Professor Goodpaster receives NSF CAREER Award

Professor Jason Goodpaster received a 2020 National Science Foundation CAREER award in the Division of Chemistry's Chemical Theory, Models and Computational Methods program. The award aims to support junior faculty members who embody the role of ideal teacher-scholars through the integration of education and research while supporting the mission of their organization, and provides $500,000 over five years. 
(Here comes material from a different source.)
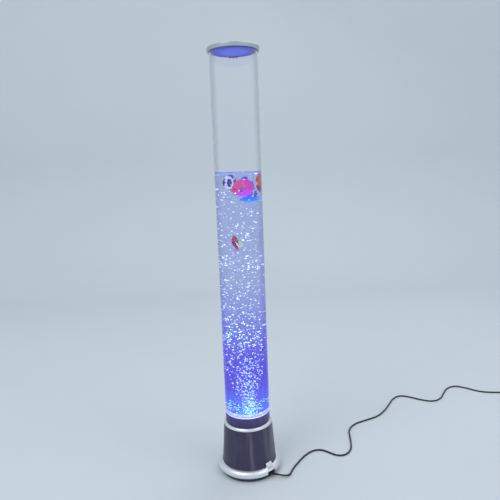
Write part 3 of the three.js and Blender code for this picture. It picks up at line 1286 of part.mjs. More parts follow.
// Tie round the coil's turns, a flat band with rounded corners
function makeCoilTie() {
  const inner = COIL_OUTER_RADIUS - coilPitch * (COIL_IN_LOOP_COUNT + COIL_CLIMB_LOOP_COUNT / 2);
  const low = inner - cordRadius - TIE_THICKNESS - SEAT_GAP;
  const high = COIL_OUTER_RADIUS + cordRadius + TIE_THICKNESS + SEAT_GAP;
  const bottom = CORD_LIFT / 2;
  const top = coilFloorHeight + coilPitch + cordRadius + TIE_THICKNESS + SEAT_GAP;
  const outline = [
    ...roundPoints(high - TIE_ROUND, bottom + TIE_ROUND, TIE_ROUND, TIE_ROUND, -1, 0),
    ...roundPoints(high - TIE_ROUND, top - TIE_ROUND, TIE_ROUND, TIE_ROUND, 0, 1),
    ...roundPoints(low + TIE_ROUND, top - TIE_ROUND, TIE_ROUND, TIE_ROUND, 1, 2),
    ...roundPoints(low + TIE_ROUND, bottom + TIE_ROUND, TIE_ROUND, TIE_ROUND, 2, 3),
  ];
  const middleAcross = (low + high) / 2;
  const middleUp = (bottom + top) / 2;
  const acrossShare = (high - low - TIE_THICKNESS * 2) / (high - low);
  const upShare = (top - bottom - TIE_THICKNESS * 2) / (top - bottom);
  const hole = outline.map(([across, up]) => [
    middleAcross + (across - middleAcross) * acrossShare,
    middleUp + (up - middleUp) * upShare,
  ]);
  const band = radialSlab(outline, TIE_WIDTH, TIE_ANGLE);
  return cut(band, radialSlab(hole, TIE_WIDTH + OVERRUN, TIE_ANGLE));
}
const tie = addPiece('coil_tie', makeCoilTie(), BLACK_RUBBER);
tie.position.set(COIL_CENTRE_X, COIL_CENTRE_Y, 0);

// Adaptor lying on its back, with its relief towards the coil and two round pins pointing up
function roundedOutline(halfAcross, halfAlong, round) {
  return [
    ...roundPoints(halfAcross - round, -halfAlong + round, round, round, -1, 0),
    ...roundPoints(halfAcross - round, halfAlong - round, round, round, 0, 1),
    ...roundPoints(-halfAcross + round, halfAlong - round, round, round, 1, 2),
    ...roundPoints(-halfAcross + round, -halfAlong + round, round, round, 2, 3),
  ];
}
const adaptorGroup = new THREE.Group();
adaptorGroup.position.set(tailX, reliefTipY - ADAPTOR_RELIEF_LENGTH - ADAPTOR_LENGTH / 2, CORD_LIFT);
lamp.add(adaptorGroup);
function makeAdaptorBody() {
  const outline = roundedOutline(ADAPTOR_WIDTH / 2, ADAPTOR_LENGTH / 2, ADAPTOR_ROUND);
  const body = slab(outline, ADAPTOR_THICKNESS - CORD_LIFT);
  const tipRadius = cordRadius + SEAT_GAP;
  const relief = taperedRod(ADAPTOR_RELIEF_ROOT_RADIUS, tipRadius, -OVERRUN, ADAPTOR_RELIEF_LENGTH);
  relief.rotateX(-Math.PI / 2);
  relief.translate(0, ADAPTOR_LENGTH / 2, adaptorAxisHeight - CORD_LIFT);
  const seat = rod(PIN_RADIUS + SEAT_GAP, ADAPTOR_THICKNESS - PIN_SEAT_DEPTH, ADAPTOR_THICKNESS + OVERRUN);
  const seats = [-PIN_SPACING / 2, PIN_SPACING / 2].map((x) => moved(seat, x, 0));
  return cut(join(body, relief), ...seats);
}
addPiece('adaptor_body', makeAdaptorBody(), BLACK_PLASTIC, adaptorGroup);
[-PIN_SPACING / 2, PIN_SPACING / 2].forEach((x, i) => {
  const bottom = ADAPTOR_THICKNESS - PIN_SEAT_DEPTH + SEAT_GAP;
  const top = ADAPTOR_THICKNESS + PIN_LENGTH;
  const round = roundPoints(0, top - PIN_RADIUS, PIN_RADIUS, PIN_RADIUS, 0, 1);
  const pin = turned([[0, bottom], [PIN_RADIUS, bottom], ...round], FINE_SIDES);
  addPiece(`adaptor_pin_${i + 1}`, moved(pin, x, 0), BRIGHT_METAL, adaptorGroup);
});

// Cap: a plate with a rounded edge, a rim outside the tube, a plug inside it and vent slots at the back
function makeTopCap() {
  const rimBore = tubeRadius + CAP_FIT_GAP;
  const plugRadius = tubeBore - CAP_FIT_GAP;
  const plugBottom = capSeat - CAP_PLUG_DEPTH;
  const rimBottom = capSeat - CAP_RIM_DEPTH;
  const edgeCentre = capRadius - CAP_EDGE_ROUND;
  const cap = turned([
    [0, plugBottom],
    [plugRadius, plugBottom],
    [plugRadius, capSeat],
    [rimBore, capSeat],
    [rimBore, rimBottom],
    [capRadius, rimBottom],
    ...roundPoints(edgeCentre, capTop - CAP_EDGE_ROUND, CAP_EDGE_ROUND, CAP_EDGE_ROUND, 0, 1),
    [0, capTop],
  ]);
  const slots = [];
  const slotOuter = plugRadius + CAP_FIT_GAP / 2;
  for (let i = 0; i < CAP_SLOT_COUNT; i += 1) {
    const x = (i - (CAP_SLOT_COUNT - 1) / 2) * CAP_SLOT_PITCH;
    const low = [x - CAP_SLOT_WIDTH / 2, slotOuter - CAP_SLOT_LENGTH, plugBottom - OVERRUN];
    const high = [x + CAP_SLOT_WIDTH / 2, slotOuter, capTop + OVERRUN];
    slots.push(block(low, high));
  }
  return cut(cap, ...slots);
}
addPiece('top_cap', makeTopCap(), SATIN_SILVER);

// Fish bodies, as rings along the length: [place, centre height, half height, half thickness], all as
// shares of the length, the height and the thickness. Fins are outlines in shares of length and height.
const ROUND_BODY_SHARES = [
  [0.0, 0.0, 0.03, 0.10],
  [0.08, 0.01, 0.14, 0.45],
  [0.22, 0.02, 0.31, 0.85],
  [0.40, 0.01, 0.41, 1.0],
  [0.58, 0.0, 0.39, 0.85],
  [0.72, 0.0, 0.23, 0.5],
  [0.80, 0.0, 0.1, 0.22],
];
const DISC_BODY_SHARES = [
  [0.0, 0.0, 0.03, 0.10],
  [0.07, 0.0, 0.14, 0.45],
  [0.20, 0.0, 0.28, 0.85],
  [0.38, 0.01, 0.38, 1.0],
  [0.58, 0.01, 0.41, 0.95],
  [0.74, 0.0, 0.38, 0.75],
  [0.86, 0.0, 0.28, 0.45],
  [0.93, 0.0, 0.16, 0.2],
];
const LONG_BODY_SHARES = [
  [0.0, 0.0, 0.05, 0.12],
  [0.10, 0.02, 0.20, 0.6],
  [0.28, 0.02, 0.34, 1.0],
  [0.50, 0.0, 0.32, 0.9],
  [0.70, 0.0, 0.18, 0.55],
  [0.82, 0.0, 0.08, 0.22],
];
const ROUND_TAIL_SHARES = [
  [0.76, 0.05],
  [0.9, 0.2],
  [1.0, 0.26],
  [0.95, 0.0],
  [1.0, -0.26],
  [0.9, -0.2],
  [0.76, -0.05],
];
const ROUND_BACK_FIN_SHARES = [
  [0.24, 0.2],
  [0.42, 0.44],
  [0.62, 0.5],
  [0.8, 0.46],
  [0.66, 0.3],
  [0.6, 0.12],
];
const ROUND_BELLY_FIN_SHARES = [
  [0.3, -0.2],
  [0.44, -0.42],
  [0.62, -0.5],
  [0.78, -0.44],
  [0.66, -0.28],
  [0.6, -0.12],
];
const DISC_TAIL_SHARES = [
  [0.86, 0.1],
  [0.95, 0.24],
  [1.0, 0.2],
  [0.98, 0.0],
  [1.0, -0.2],
  [0.95, -0.24],
  [0.86, -0.1],
];
const DISC_BACK_FIN_SHARES = [[0.42, 0.3], [0.64, 0.5], [0.82, 0.5], [0.76, 0.26]];
const DISC_BELLY_FIN_SHARES = [[0.5, -0.3], [0.64, -0.46], [0.84, -0.42], [0.84, -0.2]];
const LONG_TAIL_SHARES = [
  [0.78, 0.06],
  [0.9, 0.36],
  [1.0, 0.5],
  [0.94, 0.0],
  [1.0, -0.5],
  [0.9, -0.36],
  [0.78, -0.06],
];
const TALL_BACK_FIN_SHARES = [[0.58, 0.12], [0.66, 0.84], [0.73, 0.9], [0.8, 0.04]];
const BROAD_BACK_FIN_SHARES = [[0.3, 0.1], [0.42, 0.55], [0.56, 0.72], [0.75, 0.66], [0.8, 0.02]];
const LONG_BELLY_FIN_SHARES = [[0.4, -0.2], [0.5, -0.42], [0.64, -0.36], [0.62, -0.1]];

// Body skin through the rings, closed at the nose and at the tail root
function fishBody(shares, length, height, thickness) {
  const positions = [];
  const index = [];
  for (const [place, centre, halfHeight, halfThickness] of shares) {
    for (const angle of spacedAngles(FISH_RING_SIDES)) {
      const across = (thickness / 2) * halfThickness * Math.cos(angle);
      const up = height * (centre + halfHeight * Math.sin(angle));
      positions.push(place * length, across, up);
    }
  }
  const ringStart = (ring) => ring * FISH_RING_SIDES;
  for (let ring = 0; ring < shares.length - 1; ring += 1) {
    for (let i = 0; i < FISH_RING_SIDES; i += 1) {
      const next = (i + 1) % FISH_RING_SIDES;
      const [a, b] = [ringStart(ring) + i, ringStart(ring) + next];
      const [c, d] = [ringStart(ring + 1) + i, ringStart(ring + 1) + next];
      index.push(a, c, b, b, c, d);
    }
  }
  const last = ringStart(shares.length - 1);
  for (let i = 1; i < FISH_RING_SIDES - 1; i += 1) {
    index.push(0, i, i + 1);
    index.push(last, last + i + 1, last + i);
  }
  const geometry = new THREE.BufferGeometry();
  geometry.setAttribute('position', new THREE.Float32BufferAttribute(positions, 3));
  geometry.setIndex(index);
  return geometry;
}

function fishFin(shares, length, height) {
  const geometry = slab(shares.map(([along, up]) => [along * length, up * height]), FIN_THICKNESS);
  geometry.translate(0, 0, -FIN_THICKNESS / 2);
  geometry.rotateX(Math.PI / 2);
  return geometry;
}

// Each fish: its sizes as shares of a whole fish, the place of its middle as shares of the bore and of
// the water's depth below the water line, its heading about Z and its pitch
const FISH = [
  {
    name: 'striped_fish',
    finish: STRIPED_BLUE,
    body: ROUND_BODY_SHARES,
    fins: [ROUND_TAIL_SHARES, ROUND_BACK_FIN_SHARES, ROUND_BELLY_FIN_SHARES],
    sizeShares: [0.94, 0.94, 1],
    placeShares: [-0.32, -0.085, 0.0393],
    heading: 40,
    pitch: 0,
  },
  {
    name: 'pink_fish',
    finish: PINK,
    body: DISC_BODY_SHARES,
    fins: [DISC_TAIL_SHARES, DISC_BACK_FIN_SHARES, DISC_BELLY_FIN_SHARES],
    sizeShares: [1.25, 1.22, 1.12],
    placeShares: [0.165, -0.51, 0.06],
    heading: 6,
    pitch: -12,
  },
  {
    name: 'azure_fish',
    finish: AZURE,
    body: LONG_BODY_SHARES,
    fins: [LONG_TAIL_SHARES, TALL_BACK_FIN_SHARES, LONG_BELLY_FIN_SHARES],
    sizeShares: [0.86, 0.54, 0.88],
    placeShares: [0.36, 0.49, 0.1087],
    heading: 0,
    pitch: 0,
  },
  {
    name: 'orange_fish',
    finish: ORANGE,
    body: ROUND_BODY_SHARES,
    fins: [ROUND_TAIL_SHARES, ROUND_BACK_FIN_SHARES, ROUND_BELLY_FIN_SHARES],
    sizeShares: [1, 1.14, 1],
    placeShares: [0.734, 0.01, 0.0431],
    heading: 84,
    pitch: 0,
  },
  {
    name: 'crimson_fish',
    finish: CRIMSON,
    body: LONG_BODY_SHARES,
    fins: [LONG_TAIL_SHARES, BROAD_BACK_FIN_SHARES, LONG_BELLY_FIN_SHARES],
    sizeShares: [1.02, 0.36, 0.88],
    placeShares: [-0.149, 0.68, 0.288],
    heading: 8,
    pitch: 82,
  },
];
for (const fish of FISH) {
  const [across, back, depth] = fish.placeShares;
  const holder = new THREE.Group();
  holder.position.set(tubeBore * across, tubeBore * back, waterLine - WATER_DEPTH * depth);
  holder.rotation.set(0, THREE.MathUtils.degToRad(fish.pitch), THREE.MathUtils.degToRad(fish.heading), 'ZYX');
  lamp.add(holder);
  const length = FISH_LENGTH * fish.sizeShares[0];
  const height = FISH_LENGTH * fish.sizeShares[1];
  const thickness = FISH_THICKNESS * fish.sizeShares[2];
  const body = fishBody(fish.body, length, height, thickness);
  const fins = fish.fins.map((shares) => fishFin(shares, length, height));
  const geometry = join(body, ...fins).translate(-length / 2, 0, 0);
  addPiece(fish.name, geometry, fish.finish, holder);
}

export default lamp;
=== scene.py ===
# Bubble fish lamp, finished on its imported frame: a clear tube of lit water with bubbles and plastic
# fish on a satin silver base, with a low-voltage lead that runs along the surface to its adaptor.
# Metres, +Z up, in the frame's own place.

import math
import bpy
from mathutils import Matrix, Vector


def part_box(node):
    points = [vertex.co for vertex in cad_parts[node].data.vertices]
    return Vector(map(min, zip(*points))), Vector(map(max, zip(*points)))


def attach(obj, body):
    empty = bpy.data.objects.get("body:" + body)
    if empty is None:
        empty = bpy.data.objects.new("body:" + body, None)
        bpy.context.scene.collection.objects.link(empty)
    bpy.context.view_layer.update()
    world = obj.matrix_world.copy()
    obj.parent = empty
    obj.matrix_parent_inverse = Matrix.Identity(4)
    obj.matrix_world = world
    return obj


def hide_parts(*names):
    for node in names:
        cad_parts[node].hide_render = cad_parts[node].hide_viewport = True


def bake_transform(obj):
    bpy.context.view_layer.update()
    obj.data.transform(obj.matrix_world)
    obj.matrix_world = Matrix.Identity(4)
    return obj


bl_info = {
    "name": "Bubble Fish Lamp",
    "version": (1, 0, 0),
    "blender": (4, 5, 0),
    "location": "3D View > Sidebar > Lamp",
    "description": "Finishes a bubble fish lamp on its packed frame",
    "category": "Object",
}

import bmesh
import bpy
from mathutils import Matrix, Vector, noise

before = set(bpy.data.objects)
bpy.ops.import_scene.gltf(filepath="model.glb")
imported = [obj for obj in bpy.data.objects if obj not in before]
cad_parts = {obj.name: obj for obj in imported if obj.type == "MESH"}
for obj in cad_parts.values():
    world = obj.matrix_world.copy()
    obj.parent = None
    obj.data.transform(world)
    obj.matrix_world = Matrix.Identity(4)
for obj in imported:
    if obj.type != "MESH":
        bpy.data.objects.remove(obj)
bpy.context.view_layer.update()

MM = 0.001


def low(node_name):
    """Lowest corner of a frame node."""
    return Vector(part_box(node_name)[0])


def high(node_name):
    """Highest corner of a frame node."""
    return Vector(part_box(node_name)[1])


def middle(node_name):
    return (low(node_name) + high(node_name)) / 2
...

Professor Goodpaster is seeking to develop computational methods that enable the accurate calculation of energies of molecules and solids utilizing machine learning (ML). Highly accurate calculations of large molecules can require thousands of processors and take days to complete each calculation. The ability to understand the properties of these compounds is limited. Machine learning offers the ability to leverage many small calculations and combine them to accurately calculate the properties of large molecules such as proteins or industrial catalysts. 

In this project, Professor Goodpaster and his research team will produce new state-of-the-art electronic structure methods with improved accuracy and computational efficiency. The project will develop and assess the accuracy of different machine learning methods, specifically different machine-learning features and regression algorithms, in predicting the Full Configuration Interaction energy. The researchers will also develop deep learning networks to predict the Full Configuration Interaction energy, and produce computationally efficient algorithms and code for these approaches. With the ML methodologies developed, they will be directly applied and combined with quantum embedding theory to study a variety of complex electronic structure problems such as molecular magnets and metal oxides to benchmark the accuracy of these new methods and gain fundamental insights in these complicated systems.

The Goodpaster group is also developing an outreach program targeting K-12 students from historically underrepresented and underprivileged groups. His educational program seeks to encourage these students to pursue higher education, specifically in STEM fields. Part of this program involves training high school students to perform chemistry research.

Goodpaster joined the Department of Chemistry as an assistant professor in 2016. He was post-doctoral researcher at the Joint Center for Artificial Photosynthesis at the Lawrence Berkeley National Laboratory, earned his doctorate in chemical engineering from the California Institute of Technology and received his bachelor’s degree in chemical engineering from the University of Illinois Urbana-Champaign.